──────── Provided material ────────
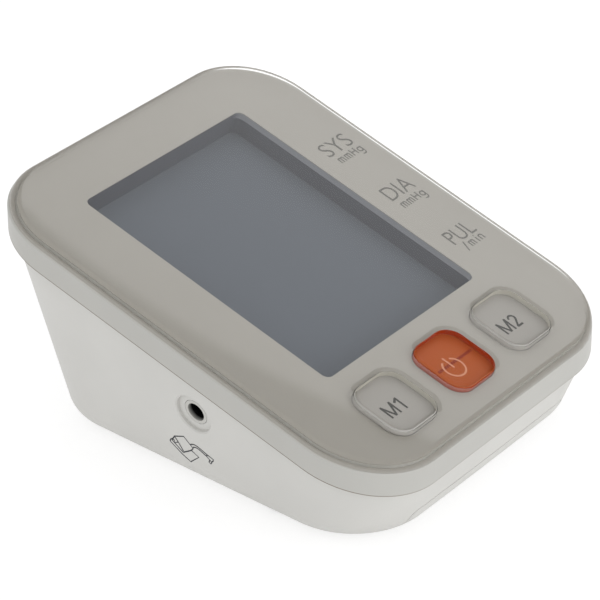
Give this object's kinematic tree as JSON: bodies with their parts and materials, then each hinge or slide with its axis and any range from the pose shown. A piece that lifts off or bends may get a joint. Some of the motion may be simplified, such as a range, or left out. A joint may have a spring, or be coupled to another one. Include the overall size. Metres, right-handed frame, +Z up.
{
  "type": "talking blood pressure monitor",
  "caption": "Table-top blood pressure monitor with a tilted clear front, a recessed display, a row of square press keys, a hose socket in its side and a speaker for spoken results.",
  "frame": {"origin": "under the middle of the case's overall box, on the surface that its feet stand on", "axes": "+X to the user's right, +Y from the low front end with the keys to the high rear end, +Z up"},
  "size_m": [0.1018, 0.1139, 0.0604],
  "materials": {
    "shell": "fine matte, warm white",
    "cover": "smooth satin, light warm grey",
    "lens": "clear, polished",
    "film": "printed beige under the clear plate",
    "window_frame": "dark grey",
    "display_glass": "grey display face",
    "foil": "satin foil",
    "strip": "striped rubber",
    "foam": "open foam",
    "board": "green solder mask",
    "steel": "zinc-plated",
    "chip": "black moulded package",
    "can": "drawn can",
    "ribbon": "flat ribbon",
    "key_clear": "clear, polished",
    "key_print": "printed beige",
    "key_orange": "orange, see-through",
    "key_orange_print": "printed orange",
    "switch": "black moulded",
    "socket": "light grey moulded",
    "white_part": "natural white moulded",
    "hose": "milky silicone",
    "cell": "printed sleeve",
    "contact": "nickel-plated",
    "foot": "soft grey rubber",
    "copper": "enamelled copper winding",
    "paper": "pressed paper",
    "black_part": "black moulded"
  },
  "bodies": {
    "case": {"lower_shell": "shell", "top_cover": "cover", "front_lens": "lens", "panel_film": "film", "display_frame": "window_frame", "lcd_glass": "display_glass", "lcd_reflector": "foil", "lcd_connector": "strip", "lcd_foam_strips": "foam", "main_board": "board", "board_screws": "steel", "microcontroller": "chip", "speech_chip": "chip", "board_capacitors": "can", "key_board": "board", "key_board_screws": "steel", "flat_cable": "ribbon", "switch_housings": "switch", "aa_cells": "cell", "contact_plates": "contact", "contact_springs": "contact", "rubber_feet": "foot", "case_screws": "steel", "air_socket": "socket", "air_manifold": "white_part", "pressure_sensor": "white_part", "socket_hose": "hose", "pump_hose": "hose", "valve_hose": "hose", "sensor_hose": "hose", "pump_motor_can": "can", "pump_housing": "black_part", "pump_diaphragm": "foam", "pump_cover": "black_part", "pump_sleeve": "foam", "valve_frame": "steel", "valve_coil": "copper", "valve_cap": "black_part", "speaker_frame": "steel", "speaker_cone": "paper", "speaker_magnet": "can", "dc_jack": "black_part"},
    "key_m1": {"key_m1_cap": "key_clear", "key_m1_base": "key_print", "m1_switch_plunger": "switch"},
    "key_power": {"key_power_cap": "key_orange", "key_power_base": "key_orange_print", "power_switch_plunger": "switch"},
    "key_m2": {"key_m2_cap": "key_clear", "key_m2_base": "key_print", "m2_switch_plunger": "switch"},
    "battery_door": {"battery_door": "shell"},
    "pump_spindle": {"pump_rotor": "copper", "pump_shaft": "steel", "pump_crank": "white_part"},
    "valve_plunger": {"valve_plunger": "steel"}
  },
  "joints": [
    {"name": "key_m1_press", "type": "slide", "parent": "case", "child": "key_m1", "axis": [0, 0.3171, -0.9484], "range_m": [0, 0.0006], "stiffness_N_per_m": 800, "springref_m": -0.0005},
    {"name": "key_power_press", "type": "slide", "parent": "case", "child": "key_power", "axis": [0, 0.3171, -0.9484], "range_m": [0, 0.0006], "stiffness_N_per_m": 800, "springref_m": -0.0005},
    {"name": "key_m2_press", "type": "slide", "parent": "case", "child": "key_m2", "axis": [0, 0.3171, -0.9484], "range_m": [0, 0.0006], "stiffness_N_per_m": 800, "springref_m": -0.0005},
    {"name": "battery_door_slide", "type": "slide", "parent": "case", "child": "battery_door", "axis": [0, -1, 0], "range_m": [0, 0.048]},
    {"name": "pump_spin", "type": "hinge", "parent": "case", "child": "pump_spindle", "pos_m": [0.01, 0.0235, 0.0152], "axis": [1, 0, 0], "continuous": true},
    {"name": "valve_lift", "type": "slide", "parent": "case", "child": "valve_plunger", "axis": [0, 0, 1], "range_m": [0, 0.0008], "stiffness_N_per_m": 200, "springref_m": -0.001}
  ]
}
────────
▸ **Aim of the task**
Set down the listing in full, keeping every word exactly as it is.

▸ **Task solution**
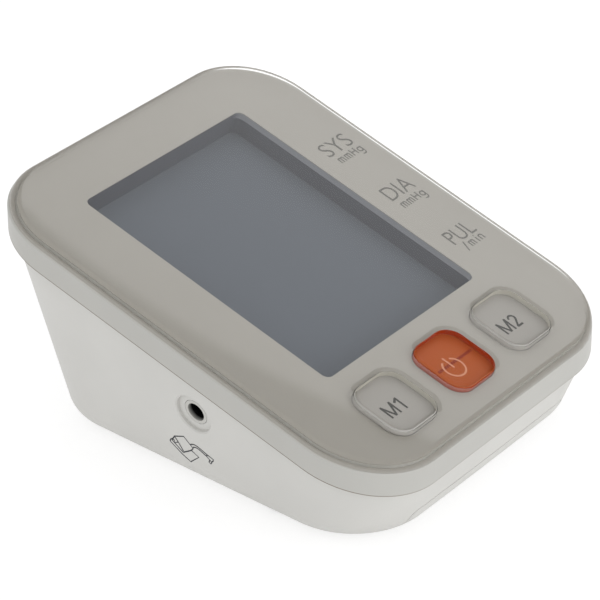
Give this object's kinematic tree as JSON: bodies with their parts and materials, then each hinge or slide with its axis and any range from the pose shown. A piece that lifts off or bends may get a joint. Some of the motion may be simplified, such as a range, or left out. A joint may have a spring, or be coupled to another one. Include the overall size. Metres, right-handed frame, +Z up.
{
  "type": "talking blood pressure monitor",
  "caption": "Table-top blood pressure monitor with a tilted clear front, a recessed display, a row of square press keys, a hose socket in its side and a speaker for spoken results.",
  "frame": {"origin": "under the middle of the case's overall box, on the surface that its feet stand on", "axes": "+X to the user's right, +Y from the low front end with the keys to the high rear end, +Z up"},
  "size_m": [0.1018, 0.1139, 0.0604],
  "materials": {
    "shell": "fine matte, warm white",
    "cover": "smooth satin, light warm grey",
    "lens": "clear, polished",
    "film": "printed beige under the clear plate",
    "window_frame": "dark grey",
    "display_glass": "grey display face",
    "foil": "satin foil",
    "strip": "striped rubber",
    "foam": "open foam",
    "board": "green solder mask",
    "steel": "zinc-plated",
    "chip": "black moulded package",
    "can": "drawn can",
    "ribbon": "flat ribbon",
    "key_clear": "clear, polished",
    "key_print": "printed beige",
    "key_orange": "orange, see-through",
    "key_orange_print": "printed orange",
    "switch": "black moulded",
    "socket": "light grey moulded",
    "white_part": "natural white moulded",
    "hose": "milky silicone",
    "cell": "printed sleeve",
    "contact": "nickel-plated",
    "foot": "soft grey rubber",
    "copper": "enamelled copper winding",
    "paper": "pressed paper",
    "black_part": "black moulded"
  },
  "bodies": {
    "case": {"lower_shell": "shell", "top_cover": "cover", "front_lens": "lens", "panel_film": "film", "display_frame": "window_frame", "lcd_glass": "display_glass", "lcd_reflector": "foil", "lcd_connector": "strip", "lcd_foam_strips": "foam", "main_board": "board", "board_screws": "steel", "microcontroller": "chip", "speech_chip": "chip", "board_capacitors": "can", "key_board": "board", "key_board_screws": "steel", "flat_cable": "ribbon", "switch_housings": "switch", "aa_cells": "cell", "contact_plates": "contact", "contact_springs": "contact", "rubber_feet": "foot", "case_screws": "steel", "air_socket": "socket", "air_manifold": "white_part", "pressure_sensor": "white_part", "socket_hose": "hose", "pump_hose": "hose", "valve_hose": "hose", "sensor_hose": "hose", "pump_motor_can": "can", "pump_housing": "black_part", "pump_diaphragm": "foam", "pump_cover": "black_part", "pump_sleeve": "foam", "valve_frame": "steel", "valve_coil": "copper", "valve_cap": "black_part", "speaker_frame": "steel", "speaker_cone": "paper", "speaker_magnet": "can", "dc_jack": "black_part"},
    "key_m1": {"key_m1_cap": "key_clear", "key_m1_base": "key_print", "m1_switch_plunger": "switch"},
    "key_power": {"key_power_cap": "key_orange", "key_power_base": "key_orange_print", "power_switch_plunger": "switch"},
    "key_m2": {"key_m2_cap": "key_clear", "key_m2_base": "key_print", "m2_switch_plunger": "switch"},
    "battery_door": {"battery_door": "shell"},
    "pump_spindle": {"pump_rotor": "copper", "pump_shaft": "steel", "pump_crank": "white_part"},
    "valve_plunger": {"valve_plunger": "steel"}
  },
  "joints": [
    {"name": "key_m1_press", "type": "slide", "parent": "case", "child": "key_m1", "axis": [0, 0.3171, -0.9484], "range_m": [0, 0.0006], "stiffness_N_per_m": 800, "springref_m": -0.0005},
    {"name": "key_power_press", "type": "slide", "parent": "case", "child": "key_power", "axis": [0, 0.3171, -0.9484], "range_m": [0, 0.0006], "stiffness_N_per_m": 800, "springref_m": -0.0005},
    {"name": "key_m2_press", "type": "slide", "parent": "case", "child": "key_m2", "axis": [0, 0.3171, -0.9484], "range_m": [0, 0.0006], "stiffness_N_per_m": 800, "springref_m": -0.0005},
    {"name": "battery_door_slide", "type": "slide", "parent": "case", "child": "battery_door", "axis": [0, -1, 0], "range_m": [0, 0.048]},
    {"name": "pump_spin", "type": "hinge", "parent": "case", "child": "pump_spindle", "pos_m": [0.01, 0.0235, 0.0152], "axis": [1, 0, 0], "continuous": true},
    {"name": "valve_lift", "type": "slide", "parent": "case", "child": "valve_plunger", "axis": [0, 0, 1], "range_m": [0, 0.0008], "stiffness_N_per_m": 200, "springref_m": -0.001}
  ]
}